The case for Linux/BSD-only GUIs?

All GUI attempts in Rust I have seen place emphasis on cross-compatibility, however I wonder if there is anything to gain from specializing in libre operating systems instead of trying to provide all-in-one solutions.

Pros of Linux-only:

  • Potential for specialization
  • Shortening of development time for both the framework and apps built with it
  • Encourages people to use Linux/BSD
  • Discourages people from using proprietary operating systems
  • Gives libre operating systems more of an edge in the market through exclusivity


  • Prevents people who genuinely prefer Windows/Mac from having access to OSS
  • Prevents users of apps unaware of OSS from being exposed to it
  • Prevents members of the OSS community who run Windows/Mac from using the framework

The thing is, the only people who bother using GTK these days are people developing for Linux, even though it is technically cross-platform. The case may end up being true for many current GUI attempts, despite their time spent on cross-platform support.
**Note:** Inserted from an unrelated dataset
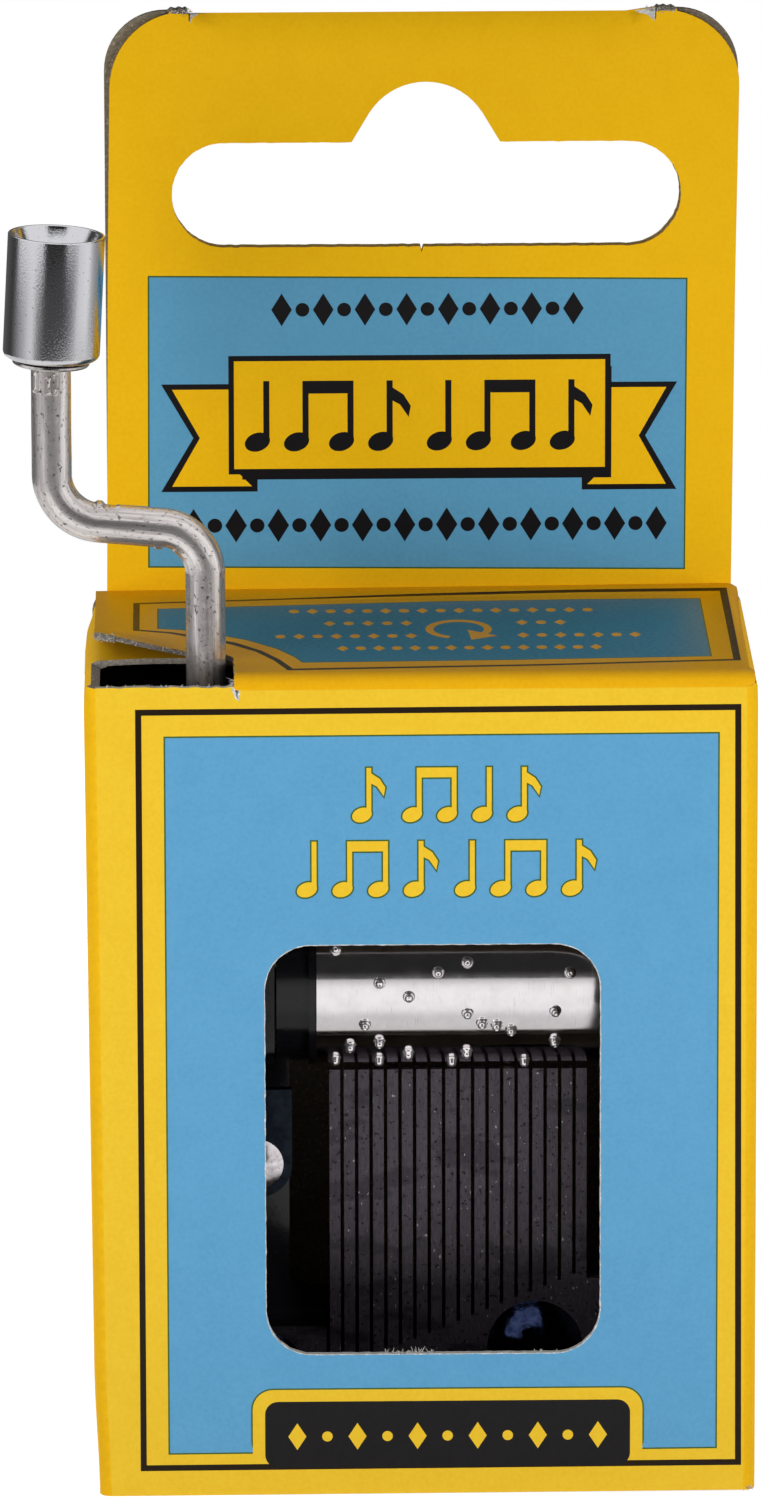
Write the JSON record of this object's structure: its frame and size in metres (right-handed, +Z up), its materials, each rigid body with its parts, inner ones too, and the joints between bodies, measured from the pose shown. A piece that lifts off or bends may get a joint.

However, trying to "support freedom through exclusivity" may be akin to Stallmanism, so not sure it's a good direction to take.

I don't understand what you mean by "freedom through exclusivity". Or what it might have to do with Stallman. His Free Software notions, the GPL and all, seem all inclusive to me.

Any practical decision is going to hinge on who you're trying to target or what you're trying to accomplish.

If you're talking about swaying the general public, convenience is a much higher consideration than the openness of the underlying source code. The ratio is approximately infinity in my experience, even amongst people aware of the difference and on board with the goals. I have no idea how one might change this, but I doubt writing any number of programs is going to do it. It's more of a political or social issue.

E.g. an OSS GUI app that would make people flock to Linux today? Even if it got enough popularity for the general public to notice somehow, it would just ported to other platforms (or independently recreated) before that happens.

If your main concern is just that more people use OSS in any form, you'll want to run on as many platforms as possible. By the numbers, you should actually target non-Linux first, in fact. (Unless you happen to be targeting one of the niche markets with a lot of Linux users, but then those people are already OSS users.) Or how about an OSS GUI platform for use in consumer electronics? More of a case to be made. The cost and convenience equation is much different for that market. But again, almost no end user is going to care how open it is.

On a technical note, the nature of the application is also a consideration. Only some sorts of programs are "worth" running as a desktop application now; others have been usurped by running a mobile app, within the application platform we still call a browser, or some combination of the two. If there's a chance your app could run in those environments, you probably do want more of an OS neutral approach.

If you're talking about more of an ethical or personal decision, that's a different conversation again.

I'm also not sure I understand what they meant by that phrase, but I wouldn't use the phrase "all inclusive" for the GPL either. To me that invokes the (almost always incorrect) "open source means I can do whatever I want with the code" interpretation that gets used so often casually. As someone who supports the sentiments and goals, I feel it's important to emphasize that there are restrictions imposed. Namely, copyleft licenses forbid using the code in non-copyleft programs. Or to rephrase, they keep code open by excluding those unwilling to open their own code too.

I agree that GPL licenses technically restrict, but the practical application of that restriction is to prevent others from stripping freedom from the software. Anyone may use GPL code in software they don't want to open up...they are merely prevented (in theory) from distributing that restricted software. In reality there doesn't seem to be a lot of teeth behind it as the industry is full of large and small companies that regularly violate the GPL.

The GPL doesn't restrict users, and only restricts one type of developer: The one who would take the freedom offered by GPL software but then deny that freedom to everyone else.

More to the OP's point. Yes I think there is a place for development of Linux only GUI's.

Using Windows as a lowest common denominator really hamstrings you in many ways. It really depends on your objective. Want to target as many people as possible? Then make it cross-platform. Want to make a bespoke gui that takes advantages of platform features? Then target that platform.

This was a dumb and poorly informed post I made while mentally high, don't bother responding.

Yes, and that is precisely why I feel it's important to emphasize that there are restrictions imposed, and to correct people who interpret "open source" as "free to do anything with it".

Too late, you already opened the can of worms.

There is certainly an expectation in the culture of open-source which stresses helping to make your software work for anyone who wants to use it, implicitly this includes providing support up to porting, so imho one needn't feel required to make sure it's necessarily compatible on every imaginable system but if someone else were to start writing a port one might feel inclined to help as much as possible/reasonable.